Shoplifting is not a crime, it is a euphemism for the word stealing or theft, and theft is a crime. I'm not sure why our culture allowed the word "theft" to be different for someone who steals from a store, but the effect has been to minimize its seriousness in the mind of the shoplifter, our society and, interestingly, the police. It would seem logical for someone who is shoplifting to minimize the seriousness of this crime by calling it "shoplifting", but for the police to be swayed to this way of thinking is no less sacrilegious than for an American citizen to allow the euphemism, "casualty of war" to replace the word "death", minimizing the sacrifices of our Veterans.

The same point can be made of the term "petty theft". Doesn't the word "petty" conjure up notions of insignificance, unimportance and irrelevance? It almost appears the police and our society have fallen victim to a very successful propaganda campaign intending to minimize the seriousness of theft from a store by calling it "shoplifting". Actually, if you take time to think about it, whether the item is stolen from a store, your employer, or, has great or small value, it is still stealing. It is also a statement about the shoplifters character.

I don't work for a store or retailer and I do not spend my time trying to show retailers how to better protect themselves from shoplifting with cameras, mirrors, electronic tags, security personnel, etc. I spend my time helping theft offenders think through their actions, attitudes, values and beliefs. Working with most people who steal is not all that difficult. What I have discovered through theft offender counseling is that most theft offenders have relatively transparent thinking errors. For example, if you believed 2 + 3 equals 6 you would have a thinking error. Your thinking error would not readily be identified, (How often do you do math out loud or in front of someone, and, to take it even further, how many people are willing to confront you with your math error?). However, once this thinking error is identified, you would be quick to self correct.

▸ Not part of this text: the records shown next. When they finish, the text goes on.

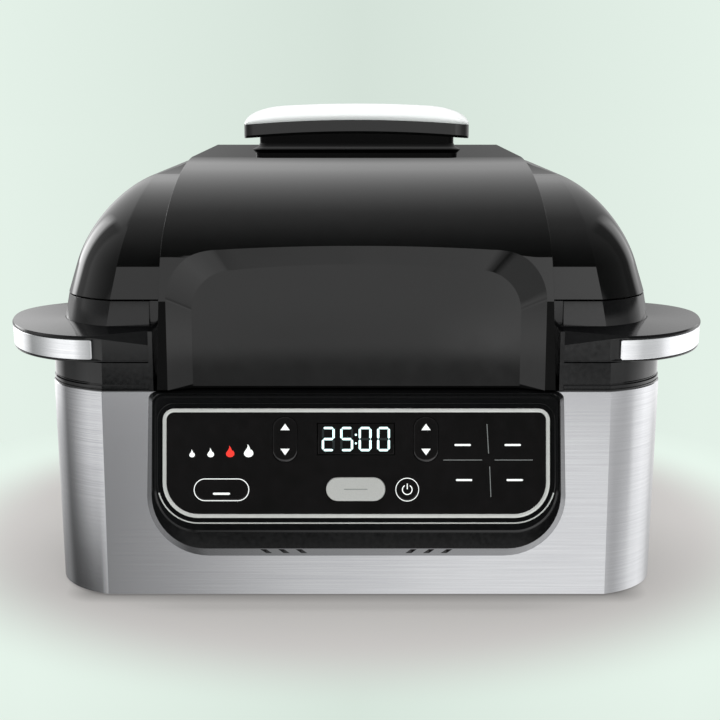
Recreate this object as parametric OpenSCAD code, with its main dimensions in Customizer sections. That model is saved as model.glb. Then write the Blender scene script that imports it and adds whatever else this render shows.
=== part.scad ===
// Electric indoor grill with a hinged hood: a steel-wrapped body, two side wings, a sloping
// control console, a lift-out pot and grate, and a hood with its own heating coil and fan.
// Millimetres. X runs right, Y runs back, Z runs up from the table; the front faces -Y.

/* [Body] */
// Width over the steel sides
body_w = 353.2; // [345:0.2:362]
// Steel front face, measured forward of the centre
body_front = 155; // [153:0.5:160]
// Back face, measured behind the centre
body_back = 171; // [170:0.5:176]
// Radius of the front corners
corner_r = 50; // [44:1:56]
// Radius of the back corners
back_corner_r = 42; // [30:1:50]
// Height of the steel's lower edge above the table
steel_z = 3; // [2.5:0.1:4]
// Height of the steel's upper edge above the table
steel_top = 121.4; // [120:0.2:126]
// Thickness of the steel sheet
steel_t = 0.8; // [0.6:0.1:1.2]
// Wall thickness of the moulded covers
wall = 2.5; // [2:0.1:3]
// How far the back cover reaches forward along the sides
cover_d = 51; // [45:1:70]

/* [Collar] */
// Height of the thin band on the steel's upper edge
rim_h = 4; // [3:0.5:6]
// Height of the neck between that band and the wings
neck_h = 12.1; // [10:0.1:16]
// How far the neck stands back from the steel
neck_step = 1.2; // [0.8:0.1:2]
// Thickness of the wings where they meet the collar
wing_t = 18; // [15:0.5:20]
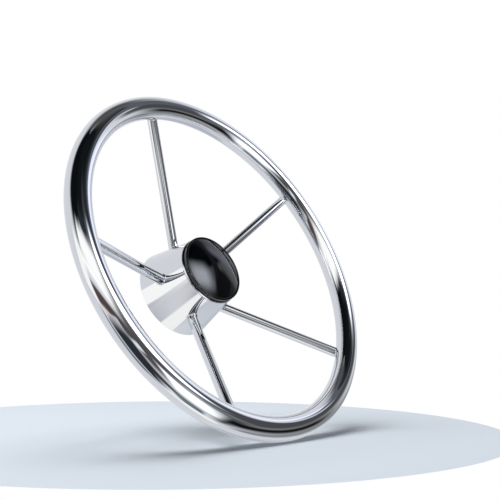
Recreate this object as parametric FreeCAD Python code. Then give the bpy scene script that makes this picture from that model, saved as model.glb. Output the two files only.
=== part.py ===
import FreeCAD, Part
import math
import os

# Five spoked stainless steering wheel for a boat, in millimetres.
# The shaft's axis is Y, the driver's side is -Y and one spoke stands straight up along +Z.
# The origin is on the shaft's axis, in the rear face of the hub boss.
# "forward" below is a distance from that face towards the driver, along -Y.

# Rim
rim_outer_d = 343.0
rim_tube_d = 21.3
rim_tube_wall = 1.5
rim_forward = 78.0

# Spokes
spoke_count = 5
spoke_d = 9.5
spoke_dish_deg = 23.4
spoke_rim_setback = 3.7
rim_weld_fillet = 1.2
hub_weld_fillet = 1.2

# Hub shell, a cone of sheet with its front edge rolled into a bead
shell_rear_d = 88.0
shell_neck_d = 66.8
bead_proud = 0.5
shell_wall = 1.5
shell_overhang = 2.0
shell_length = 50.6
shell_rear_edge_r = 0.5
lip_bead_d = 2.6

# Hub boss, bored 1 in 12 for the helm shaft
boss_d = 38.0
boss_spigot_d = 34.0
boss_shoulder_forward = 24.0
boss_length = 32.0
boss_chamfer = 1.0
taper_mouth_d = 19.05
taper_length = 26.0
taper_ratio = 12.0
keyway_width = 4.76
keyway_depth = 2.4

# Plate that carries the boss in the shell
plate_thickness = 3.0
plate_flange_length = 11.0
plate_bend_r = 3.0

# Fittings on the shaft's thread
washer_d = 33.0
washer_bore_d = 17.0
washer_thickness = 2.0
washer_edge = 0.4
lock_washer_d = 26.0
lock_washer_bore_d = 16.6
lock_washer_thickness = 4.0
lock_washer_gap = 2.5
lock_washer_split_deg = 30.0
nut_across_flats = 23.8
nut_thickness = 9.5
nut_thread_bore_d = 14.68
nut_bore_chamfer = 0.6
nut_corner_chamfer_deg = 30.0

# Cap
cap_inset = 1.5
cap_side_height = 5.2
cap_side_flare = 0.9
cap_edge_r = 1.0
cap_base_r = 0.4
cap_ring_width = 1.9
cap_step_depth = 0.5
cap_dome_height = 4.6
cap_wall = 2.0
cap_seat_gap = 0.1
plug_length = 8.0
plug_clearance = 0.3
plug_wall = 2.0
seal_cord_d = 1.5
seal_clearance = 0.1
seal_groove_width = 1.9

# Sizes worked out from those above
rim_r = (rim_outer_d - rim_tube_d) / 2
tube_r = rim_tube_d / 2
bead_r = lip_bead_d / 2
bead_outer_r = shell_neck_d / 2 + bead_proud
bead_centre_r = bead_outer_r - bead_r
bead_inner_r = bead_centre_r - bead_r
shell_rear_forward = -shell_overhang
shell_front_forward = shell_rear_forward + shell_length
bead_forward = shell_front_forward - bead_r
cone_rise = (shell_neck_d - shell_rear_d) / 2 / (bead_forward - shell_rear_forward)
wall_across_cone = shell_wall * math.hypot(1, cone_rise)
cap_r = bead_outer_r - cap_inset
cap_seat_forward = shell_front_forward + cap_seat_gap


def cone_r(forward):
    """Outer radius of the shell's cone at a distance forward of the origin."""
    return shell_rear_d / 2 + cone_rise * (forward - shell_rear_forward)


def inner_cone_r(forward):
    """Inner radius of the shell's cone at a distance forward of the origin."""
    return cone_r(forward) - wall_across_cone


def at(radius, forward):
    """Point of a turned outline."""
    return FreeCAD.Vector(radius, -forward, 0)


def arc(start, middle, end):
    """Arc through three points, as an edge."""
    return Part.Arc(start, middle, end).toShape()


def line(start, end):
    """Straight edge."""
    return Part.LineSegment(start, end).toShape()


def rounded(before, corner, after, radius):
    """Start, middle and end of the arc that rounds a corner between two straight runs."""
    back = (before - corner).normalize()
    on = (after - corner).normalize()
    half = math.acos(max(-1.0, min(1.0, back.dot(on)))) / 2
    reach = radius / math.tan(half)
    centre = corner + (back + on).normalize() * (radius / math.sin(half))
    middle = centre + (corner - centre).normalize() * radius
    return corner + back * reach, middle, corner + on * reach


def circle_hit(centre, radius, point, direction):
    """First point where a line from a point, along a direction, meets a circle."""
    along = (centre - point).dot(direction)
    nearest = point + direction * along
    off = (centre - nearest).Length
    return nearest - direction * math.sqrt(radius ** 2 - off ** 2)


def turned(edges):
    """Solid of revolution about the shaft's axis, from the edges of a closed outline."""
    face = Part.Face(Part.Wire(edges))
    return face.revolve(FreeCAD.Vector(0, 0, 0), FreeCAD.Vector(0, 1, 0), 360)


def outline(points):
    """Edges of a closed outline with straight sides."""
    return [line(a, b) for a, b in zip(points, points[1:] + points[:1])]


def about_shaft(shape, turn_deg):
    """Copy of a shape turned about the shaft's axis."""
    copy = shape.copy()
    copy.rotate(FreeCAD.Vector(0, 0, 0), FreeCAD.Vector(0, 1, 0), turn_deg)
    return copy


def ring(radius, cord_r, forward):
    """Torus about the shaft's axis."""
    return Part.makeTorus(radius, cord_r, at(0, forward), FreeCAD.Vector(0, 1, 0))


def washer(outer_d, bore_d, thickness, rear_forward):
    """Flat ring with its edges broken."""
    front = rear_forward + thickness
    outer, inner = outer_d / 2, bore_d / 2
    return turned(outline([
        at(inner, rear_forward),
        at(outer - washer_edge, rear_forward),
        at(outer, rear_forward + washer_edge),
        at(outer, front - washer_edge),
        at(outer - washer_edge, front),
        at(inner, front),
    ]))


def make_rim():
    """Tube bent into a closed ring, its ends butt welded and ground flush."""
    return ring(rim_r, tube_r, rim_forward).cut(ring(rim_r, tube_r - rim_tube_wall, rim_forward))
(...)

There is also such a thing as a "cultural thinking error." One common cultural thinking error occurs when we minimize the impact of shoplifting by buying into the notion that if someone is "shoplifting", he must be a victim. Common cultural thinking errors are that theft offenders are victims of poverty, poor parenting, hunger, alcohol and drugs, ADHD, peer pressure, etc. The fact is, most people who steal from stores are none of the above and, all people who choose to steal from stores have options to stealing. Oh, kleptomania you say?

People who are shoplifting are not all that different from you and I. Simply stated, the primary differences include, 1) an overdose of selfishness, 2) a stronger than normal attraction to the forbidden, 3) thinking errors you and I don't have, and, most of all, 4) they don't self punish the thought of stealing.